Chris Sykes, technical director at Private Finance, said that it was a “nice sentiment” but it was unclear as to how it would work.
He pointed out that to qualify for housing benefit you needed to have less than £16,000 in savings, so that would make raising a deposit challenging.
Sykes added: “Through the Right to Buy scheme you can use the discount as deposit it often isn’t enough as often it will be lower earners in the property so cannot mortgage as much as they’d hope.
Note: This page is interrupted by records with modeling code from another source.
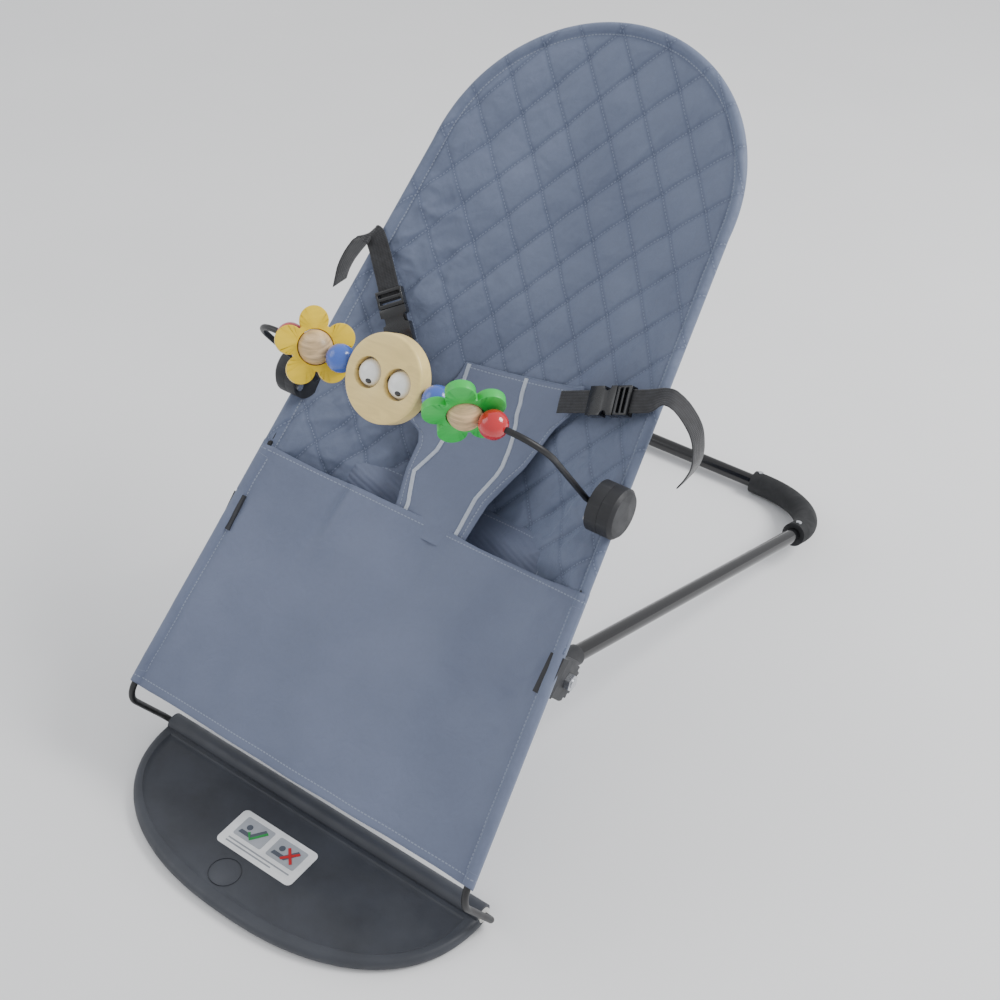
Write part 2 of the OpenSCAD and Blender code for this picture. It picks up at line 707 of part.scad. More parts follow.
module face_disc() {
  color([0.93, 0.82, 0.58]) on_face() difference() {
    union() {
      translate([0, 0, -face_t / 2 + 1.5]) cylinder(d = face_d, h = face_t - 3);
      for (k = [0, 1]) mirror([0, 0, k]) translate([0, 0, face_t / 2 - 1.5])
        cylinder(d1 = face_d, d2 = face_d - 3, h = 1.5);
    }
    for (x = [-eye_x, eye_x]) translate([x, 0, -face_t]) cylinder(d = eye_d + 2.4, h = 2 * face_t);
    across(-face_d, face_d, toy_bore);
  }
}
pupil_dir = [18, 0, 36];
module eye(x) {
  color([0.95, 0.95, 0.95]) on_face() translate([x, 0, 0]) difference() {
    bored_ball(eye_d);
    rotate([pupil_dir.z, 0, 0]) rotate([0, pupil_dir.x, 0]) translate([0, 0, eye_d / 2 - 2])
      cylinder(d = 5, h = 5);
  }
}
module eye_left() eye(-eye_x);
module eye_right() eye(eye_x);
module pupil(x) {
  color(black) on_face() translate([x, 0, 0]) intersection() {
    sphere(d = eye_d);
    rotate([pupil_dir.z, 0, 0]) rotate([0, pupil_dir.x, 0]) translate([0, 0, eye_d / 2 - 1.98])
      cylinder(d = 4.96, h = 5);
  }
}
module pupil_left() pupil(-eye_x);
module pupil_right() pupil(eye_x);

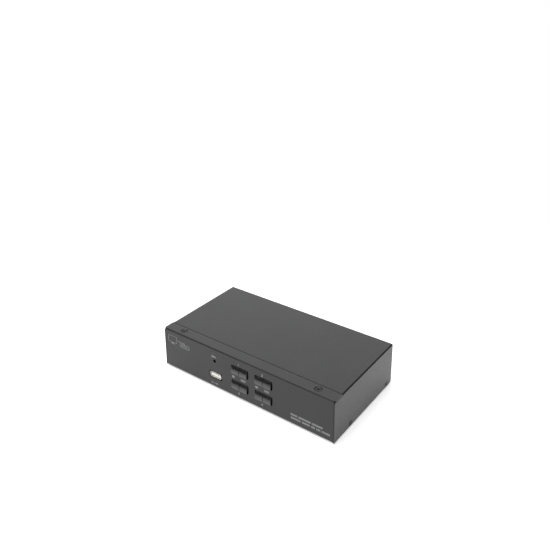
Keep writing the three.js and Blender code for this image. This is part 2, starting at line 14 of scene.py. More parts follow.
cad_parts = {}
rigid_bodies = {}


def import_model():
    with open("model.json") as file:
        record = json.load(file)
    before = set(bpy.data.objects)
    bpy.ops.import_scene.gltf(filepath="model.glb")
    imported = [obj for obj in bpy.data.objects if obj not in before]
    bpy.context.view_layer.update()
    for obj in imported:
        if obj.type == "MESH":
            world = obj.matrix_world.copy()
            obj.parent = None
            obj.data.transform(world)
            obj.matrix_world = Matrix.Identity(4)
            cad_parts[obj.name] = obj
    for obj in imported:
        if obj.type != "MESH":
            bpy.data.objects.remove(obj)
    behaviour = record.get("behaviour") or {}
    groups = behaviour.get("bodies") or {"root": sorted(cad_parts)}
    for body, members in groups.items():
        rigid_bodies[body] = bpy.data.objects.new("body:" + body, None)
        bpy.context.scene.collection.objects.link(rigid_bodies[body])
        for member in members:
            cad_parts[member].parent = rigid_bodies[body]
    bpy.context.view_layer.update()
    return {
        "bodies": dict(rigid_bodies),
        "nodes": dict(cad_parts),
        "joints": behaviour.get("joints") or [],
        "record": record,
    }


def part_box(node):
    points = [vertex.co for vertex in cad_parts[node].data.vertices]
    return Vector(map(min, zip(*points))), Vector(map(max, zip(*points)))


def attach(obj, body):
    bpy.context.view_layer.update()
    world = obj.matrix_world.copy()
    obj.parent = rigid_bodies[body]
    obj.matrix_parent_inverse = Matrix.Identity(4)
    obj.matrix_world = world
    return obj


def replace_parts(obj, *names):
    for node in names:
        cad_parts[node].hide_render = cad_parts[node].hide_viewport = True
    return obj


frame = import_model()

MM = 0.001
WHITE = (1.0, 1.0, 1.0, 1.0)
CASE = "case"
PORTS = (1, 2, 3, 4)
SIDES = ("left", "right")


# ------------------------------------------------------------------ places taken from the frame

tray_low, tray_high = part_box("chassis_tray")
FRONT_Y = tray_low.y
REAR_Y = tray_high.y
SHELL_BOTTOM = tray_low.z
LEFT_EDGE = tray_low.x / MM
INK_THICKNESS = 0.04


def centre(node):
    low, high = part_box(node)
    return (low + high) / 2


def front_middle(node):
    """The middle of the end of a node that looks to -Y."""
    middle = centre(node)
    return Vector((middle.x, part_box(node)[0].y, middle.z))


def rear_middle(node):
    """The middle of the end of a node that looks to +Y."""
    middle = centre(node)
    return Vector((middle.x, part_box(node)[1].y, middle.z))


def facing_front(origin):
    """Places (across, up, inwards) millimetres from a point on a face that looks to -Y."""
    return lambda u, v, w: origin + Vector((u, w, v)) * MM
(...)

“Then by nature of you being on housing benefit your other income will be low, so especially with the cost of living affecting lenders affordability those on lower income will have lower and lower borrowing capacity, lenders need there to be excesses in affordability and if you are living on the breadline then it is unlikely that you have the excess in affordability necessary, as well as the fact lenders generally use ONS data on expenditures, where those on benefits might have much below ONS spending averages due to where they shop, what they have to eat and so on.”